Image stitching: 2d visual geometry

Goals

Tasks

This assignment is, in part, data-collection and groundwork for your upcoming auto-stitching application. You may use either OpenCV or Matlab. Also, you may work on your own or in pairs.

• Image-gathering    For this hw, you should take or find online at least five images and post them on your write-up webpage. In order to best serve this and the next assignment, there are a few constraints on the images you take:
  • a predominantly planar image, at an angle    One of the images should be of a predominantly planar scene, e.g., with a building facade, ground-plane image, interior wall, floor, or ceiling, or some other mostly planar subject. Many times we naturally take such pictures so that the plane being imaged is parallel to the camera's image plane, i.e., we "look directly at it." However be sure you avoid this here -- the image's plane should be facing in a different direction than the camera. (Later, you will warp the picture to rectify this.)
  • four overlapping images from a single point    The other four images may be of any scene, but should have substantial (~30-50%) pairwise overlap. In addition, they should be taken from the same place -- the camera will rotate from shot to shot, but you should minimize the camera's translational motion. Because the ultimate goal will be to auto-stitch these images together, it may help to turn off autofocus and autoexposure, if that is possible on your camera. If not, you might get very interesting image mosaics -- this is OK, too! Your four images should be taken from four points of view that form, roughly, the vertices of a rectangle. That is, two of them should be "above" the other two. Also, make sure that the four images overlap both horizontally and vertically.
  • You may certainly take more images than these! In particular, extra features of the ultimate auto-stitching system include building a full panorama, which will require many more images. Also, you may want to take lots of images and choose the "best" four for this and the next assignment.

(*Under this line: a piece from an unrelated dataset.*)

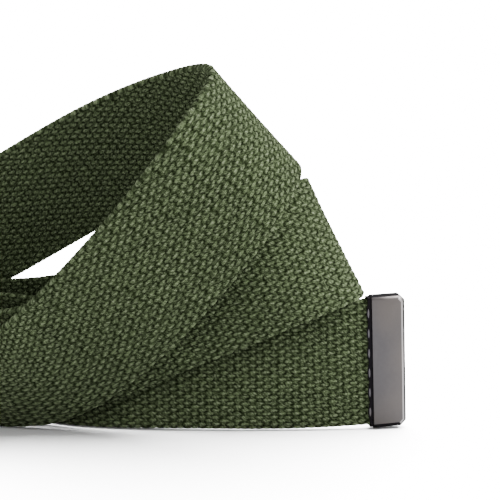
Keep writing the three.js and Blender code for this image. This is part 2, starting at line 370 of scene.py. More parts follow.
class BuckleSettings(bpy.types.PropertyGroup):
    """Sizes of the box buckle."""

    length: bpy.props.FloatProperty(
        name="Length", description="Length of the buckle along the strap", default=40 * MM, **LENGTH
    )
    metal: bpy.props.FloatProperty(
        name="Metal", description="Thickness of the buckle's sheet metal", default=1.2 * MM, **LENGTH
    )
    bend: bpy.props.FloatProperty(
        name="Bend", description="Outer radius of the buckle's two long bends", default=2 * MM, **LENGTH
    )
    passage: bpy.props.FloatProperty(
        name="Passage", description="Room between the face and the bar", default=5 * MM, **LENGTH
    )
    bar: bpy.props.FloatProperty(
        name="Bar", description="Diameter of the bar", default=4 * MM, **LENGTH
    )
    bar_inset: bpy.props.FloatProperty(
        name="Bar inset",
        description="Distance from the buckle's far end to the bar's middle",
        default=7 * MM,
        **LENGTH,
    )
    clamp: bpy.props.FloatProperty(
        name="Clamp",
        description="Length of the plate that holds the strap's end",
        default=12 * MM,
        **LENGTH,
    )
    margin: bpy.props.FloatProperty(
        name="Margin", description="How far the flanges reach past the bar", default=0.4 * MM, **LENGTH
    )


class StageSettings(bpy.types.PropertyGroup):
    """The floor, the lights and the camera."""

    floor_colour: bpy.props.FloatVectorProperty(
        name="Floor colour", description="Colour of the floor", default=(0.88, 0.88, 0.88, 1), **COLOUR
    )
    paleness: bpy.props.FloatProperty(
        name="Paleness", description="How bright the floor and the background look", default=17.0, min=0
    )
    bounce: bpy.props.FloatProperty(
        name="Bounce",
        description="Share of its light that the floor throws on the belt",
        default=0.065,
        min=0,
    )
    surround: bpy.props.FloatProperty(
        name="Surround", description="Strength of the even light from all round", default=0.3, min=0
    )
    camera_distance: bpy.props.FloatProperty(
        name="Camera distance",
        description="Distance from the camera to the middle of the view",
        default=0.33,
        **LENGTH,
    )
    camera_height: bpy.props.FloatProperty(
        name="View height",
        description="Height of the middle of the view above the belt's lowest edge",
        default=53.4 * MM,
        **LENGTH,
    )
    camera_elevation: bpy.props.FloatProperty(
        name="Camera elevation",
        description="Angle of the view above the horizon",
        default=math.radians(10),
        subtype="ANGLE",
        unit="ROTATION",
    )
    camera_lens: bpy.props.FloatProperty(
        name="Lens", description="Focal length of the camera, in millimetres", default=82.7, min=10
    )


def setting(name):
    return getattr(bpy.context.scene, "web_belt_" + name)


def natural_spline(knots, rows):
    """A smooth curve through rows of numbers, one row at each knot, as a function of arrays."""
    knots = np.array(knots)
    rows = np.array(rows, float)
    gap = np.diff(knots)
    slope = np.diff(rows, axis=0) / gap[:, None]
    size = len(knots)
    system = np.eye(size)
    known = np.zeros_like(rows)
    for i in range(1, size - 1):
        system[i, i - 1 : i + 2] = gap[i - 1], 2 * (gap[i - 1] + gap[i]), gap[i]
        known[i] = 6 * (slope[i] - slope[i - 1])
    bend = np.linalg.solve(system, known)

    def at(places):
        i = np.clip(np.searchsorted(knots, places) - 1, 0, size - 2)
        b = ((places - knots[i]) / gap[i])[:, None]
        a = 1 - b
        cubic = (a**3 - a) * bend[i] + (b**3 - b) * bend[i + 1]
        return a * rows[i] + b * rows[i + 1] + cubic * gap[i][:, None] ** 2 / 6

    return at


def unit(vectors):
    return vectors / np.linalg.norm(vectors, axis=1, keepdims=True)


def across_to(vectors, ahead):
    """The vectors made square to the way ahead."""
    return unit(vectors - ahead * np.sum(vectors * ahead, axis=1, keepdims=True))


def way_along(points):
    """How far along the line through the points each one is."""
    return np.concatenate([[0], np.cumsum(np.linalg.norm(np.diff(points, axis=0), axis=1))])


def strap_route(step, web_width):
    """The middle, the way ahead, the width's direction and the outward direction at even steps along
    the strap, and the strap's length."""
    rows = []
    for i, (along, layer, depth, height, tilt, lean, lift) in enumerate(STATIONS):
        metal = TIP_LIFT if i < len(STATIONS) / 2 else BUCKLE_LIFT
        rows.append(
            (
                along * COIL_LENGTH,
                layer * LAYER_PITCH + depth * COIL_DEPTH,
                height * web_width + lift * metal,
                math.radians(tilt),
                math.radians(lean),
            )
        )
    knots = way_along(np.array(rows)[:, :3])
    fine = natural_spline(knots, rows)(np.linspace(0, knots[-1], FINE_STEPS + 1))
    middle = fine[:, :3]
    up = np.stack([-np.tan(fine[:, 3]), -np.tan(fine[:, 4]), np.ones(len(fine))], axis=1)
    run = way_along(middle)
    count = 2 * round(run[-1] / step / 2)
    even = np.linspace(0, run[-1], count + 1)
    middle = np.stack([np.interp(even, run, middle[:, c]) for c in range(3)], axis=1)
    up = np.stack([np.interp(even, run, up[:, c]) for c in range(3)], axis=1)
    ahead = unit(np.gradient(middle, axis=0))
    up = across_to(up, ahead)
    return middle, ahead, up, np.cross(ahead, up), run[-1]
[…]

• Planar warping of a known quadrilateral    The first image-warping piece of this assignment will use your predominantly planar image. Choose four corners of the image of square or rectangle, whose image coordinates will not form a rectangle if the scene was viewed "at an angle" as mentioned above. Then, create a 3x3 homography H that maps the pixel coordinates of those corners into a rectangle of appropriate aspect ratio. Finally, warp the entire image according to that homography H. You should include the raw image, the 3x3 H, and the resulting "unwarped" image.

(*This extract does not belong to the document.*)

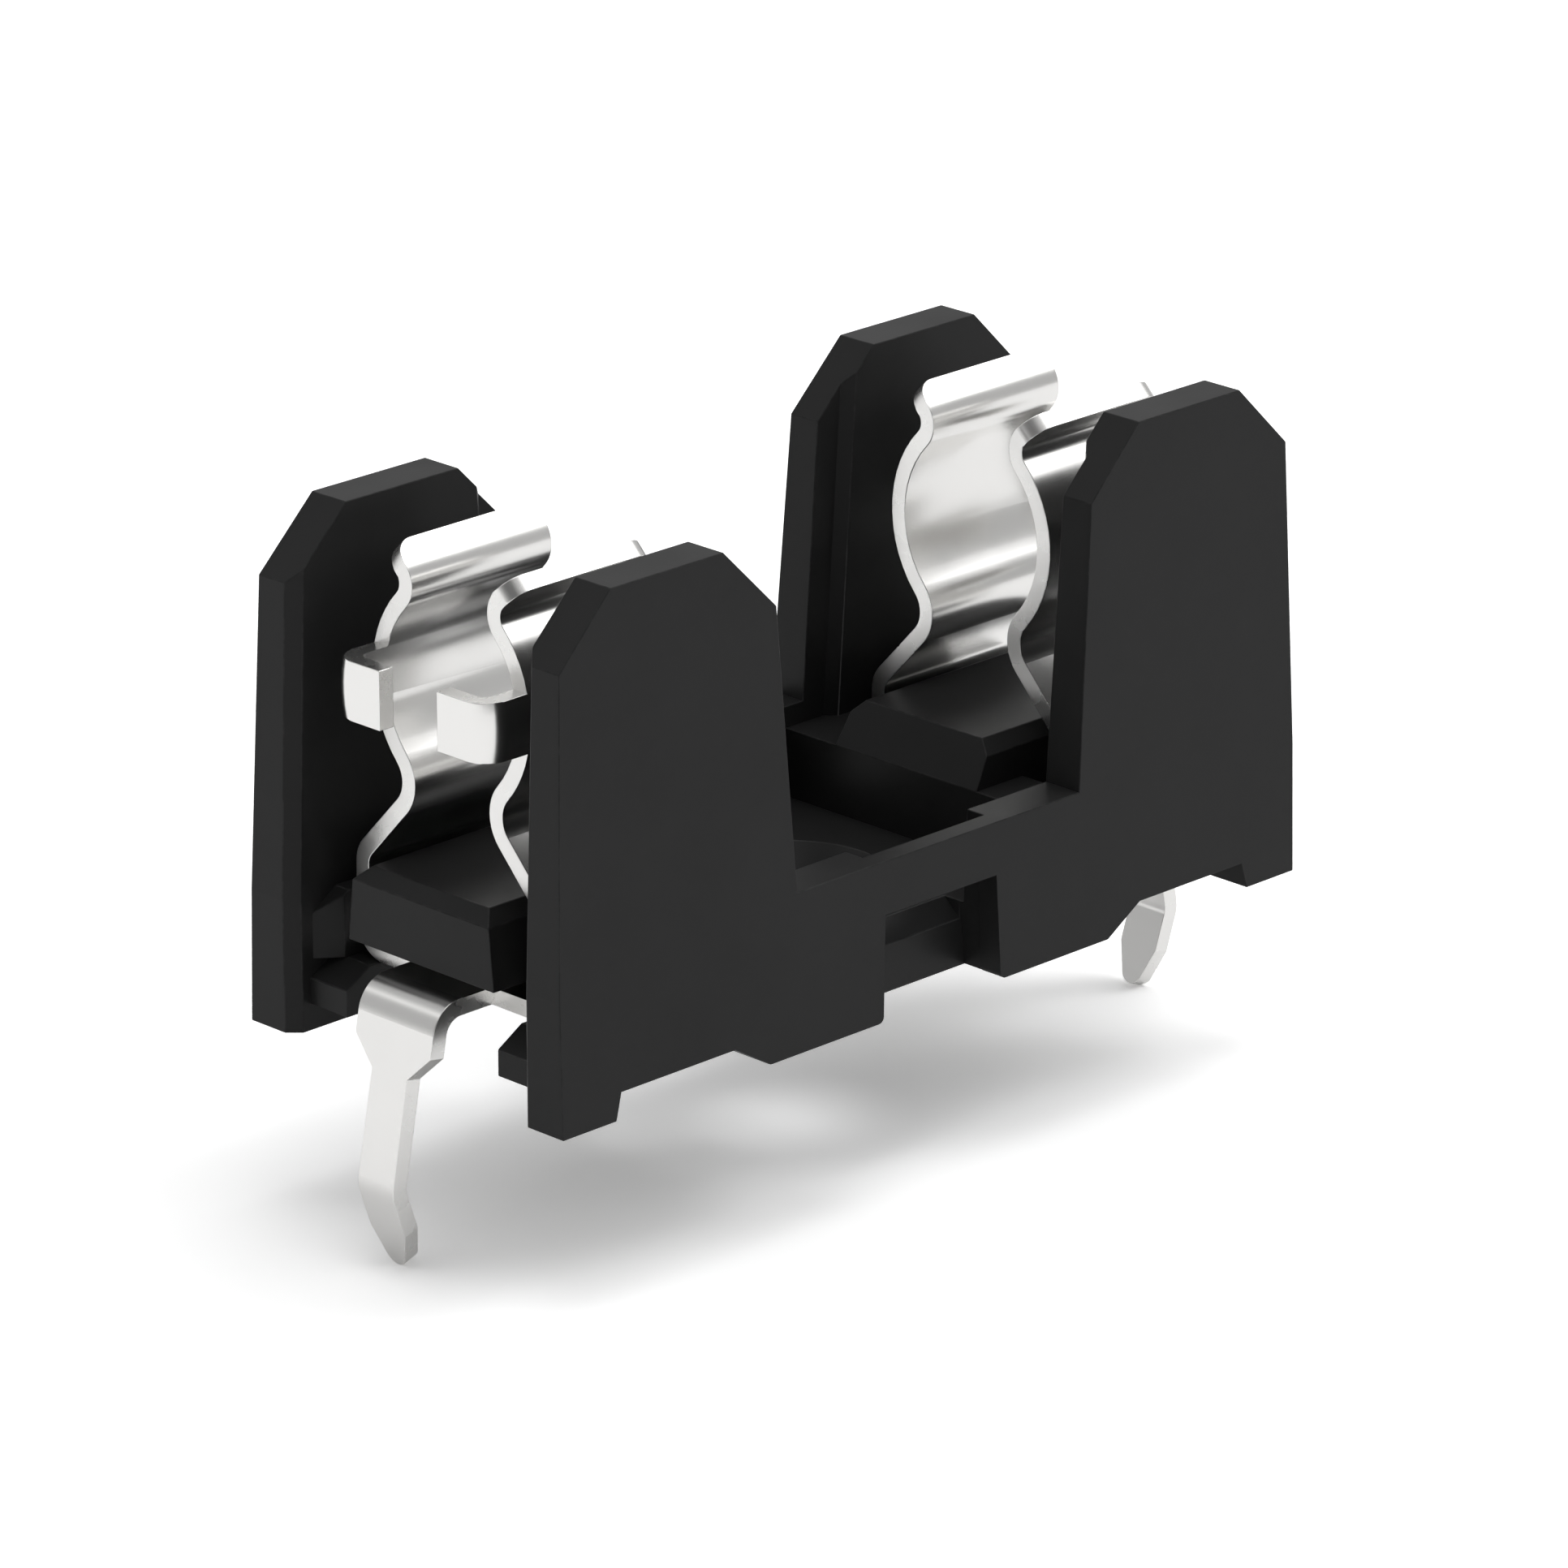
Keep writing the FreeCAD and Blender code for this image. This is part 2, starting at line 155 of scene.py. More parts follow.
class Recipe:
    """A node tree and the one method that adds a node to it."""

    def __init__(self, tree):
        self.tree = tree
        tree.nodes.clear()

    def add(self, kind, settings=(), inlets=(), outlet=0):
        """A new node with its settings and the values or links of its inlets. Returns one of its outlets."""
        node = self.tree.nodes.new(kind)
        for name, value in dict(settings).items():
            setattr(node, name, value)
        for name, value in dict(inlets).items():
            if isinstance(value, Signal):
                self.tree.links.new(value.socket, node.inputs[name])
            else:
                node.inputs[name].default_value = value
        return Signal(self, node.outputs[outlet]) if len(node.outputs) else None

    def scaled(self, place, across):
        """The place multiplied by one number for each axis, as a vector."""
        return self.add("ShaderNodeVectorMath", {"operation": "MULTIPLY"}, {0: place, 1: across})

    def cloud(self, place, size, detail=2.0, rough=0.5):
        """Soft noise between 0 and 1 whose blotches are about size metres wide."""
        return self.add("ShaderNodeTexNoise", {"noise_dimensions": "3D"}, {
            "Vector": place, "Scale": 1.0 / size, "Detail": detail, "Roughness": rough})

    def between(self, signal, low, high, start=0.0, end=1.0):
        """The signal's range low..high laid smoothly over start..end."""
        return self.add("ShaderNodeMapRange", {"interpolation_type": "SMOOTHSTEP"}, {
            "Value": signal, "From Min": low, "From Max": high, "To Min": start, "To Max": end})

    def varied(self, cloud, mean, spread):
        """A value that strays from its mean by up to the spread, as the cloud does from its middle."""
        return self.between(cloud, CLOUD_LOW, CLOUD_HIGH, mean - spread, mean + spread)

    def blend(self, factor, first, second):
        """A colour that goes from first to second as the factor goes from 0 to 1."""
        return self.add("ShaderNodeMix", {"data_type": "RGBA", "clamp_factor": True},
                        {0: factor, 6: first, 7: second}, outlet=2)

    def object_place(self):
        """The place on the piece, in metres."""
        return self.add("ShaderNodeTexCoord", outlet="Object")

    def wear(self):
        """1 on softened edges and 0 elsewhere."""
        return self.add("ShaderNodeAttribute", {"attribute_type": "GEOMETRY", "attribute_name": WEAR},
                        outlet="Fac")

    def bump(self, height, depth, strength=1.0):
        """The shading direction of a surface that a height from 0 to 1 raises by up to the depth."""
        return self.add("ShaderNodeBump", {}, {"Strength": strength, "Distance": depth, "Height": height})

    def finish(self, inlets):
        """The surface with these inlets, as the tree's output."""
        surface = self.add("ShaderNodeBsdfPrincipled", {}, inlets)
        self.add("ShaderNodeOutputMaterial", {}, {"Surface": surface})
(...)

  Image compositing    In addition, you should create a composite image that warps another image into a quadrilateral through an appropriate homography so that it "looks right" in your predominantly planar original. The choice of subject is entirely up to you...

  You should use the capabilities built in to OpenCV or Matlab to do this. In OpenCV,

  • cvFindHomography will take in correspondences and produce the 3x3 homography between the two sets of points
  • cvWarpPerspective will apply a homography (such as obtained from the above function) that warps a source image to a destination version.
  • Details are available at this reference page and some source code to use as a starting point is available here.
  
  and in Matlab, you should use the built-in help routine to investigate the functions
  • cp2tform, imtransform, tformarray, tformfwd, tforminv, and cpselect. In particular, cpselect and imtransform will do most of the work here.




• A two-image, hand-sitched mosaic    From the set of four overlapping images taken from the same point, choose two of the images and hand-select the pixel-coordinates of four corresponding points between the two images. Then, create at least two mosaics from the two images:
  • One that remaps the second image into the coordinate system of the first -- and on top of the first.
  • One that remaps the first image into the coordinate system of the second -- and on top of the second.
  The key here is creating a function or sequence of functions that places the images into the same pixel plane, i.e., coordinate system.



• In your write-up, be sure to include
  • The original images -- please scale them down to a reasonable display size, but make sure that the entire images are available for download.
  • The planar homography example, including a visualization of the points chosen, the estimated 3x3 homography, and the resulting fronto-parallel image.
  • The hand-stitched mosaics from the pair of images you chose, along with a visualization of the corresponding points chosen in each of the two images. The mosaics are (1) the second image remapped to the first's coordinate system (cs) and (2) the first image remapped to the second's cs.



• Optional extra features: fun with mosaicking!    This week, the extra credit is just that: extra. Assignments will be graded out of 100 points on the above requirements; you are not required to implement any additional features.

  However, there are lots of great effects you might want to play around with in your example hand-stitched mosics. Consider combining images using homographies in creative ways. For example,

  • Improve the "overlay" combining of image mosaics #1 and #2, above. That is, use a blending technique that combines the two images to create a smoother result. This may be done in a coordinate system of your choice: it could be the first image's coordinate system, the second image's coordinate system, or an intermediate coordinate system to which both images map.
  • Put fake graffiti on buildings or chalk drawings on the ground (taken from other images)
  • Replace a road sign with a personal portrait
  • Create a mosaic by spatially blending images taken at different times (day vs. night) or during different seasons -- presumably ones you already have or find elsewhere!
  • Create a mosaic by spatially blending a historic photograph with a modern picture of the same place
  • Create an interesting/bizarre mosaic, e.g., one with multiple copies of the same person.
  • Other ideas welcome :-)
  (Thanks, again, to A. Efros for these ideas!)

Demo and write-up

Be sure to complete your write-up and link it into the CS 153 wiki by 11:59pm on Tuesday, 10/7.

As you work on this assignment, keep in mind that the homography-creation and image-warping routines you are using will be subroutines of a larger auto-stitching system for the next assignment. Consider creating modules/functions that will help you in the future!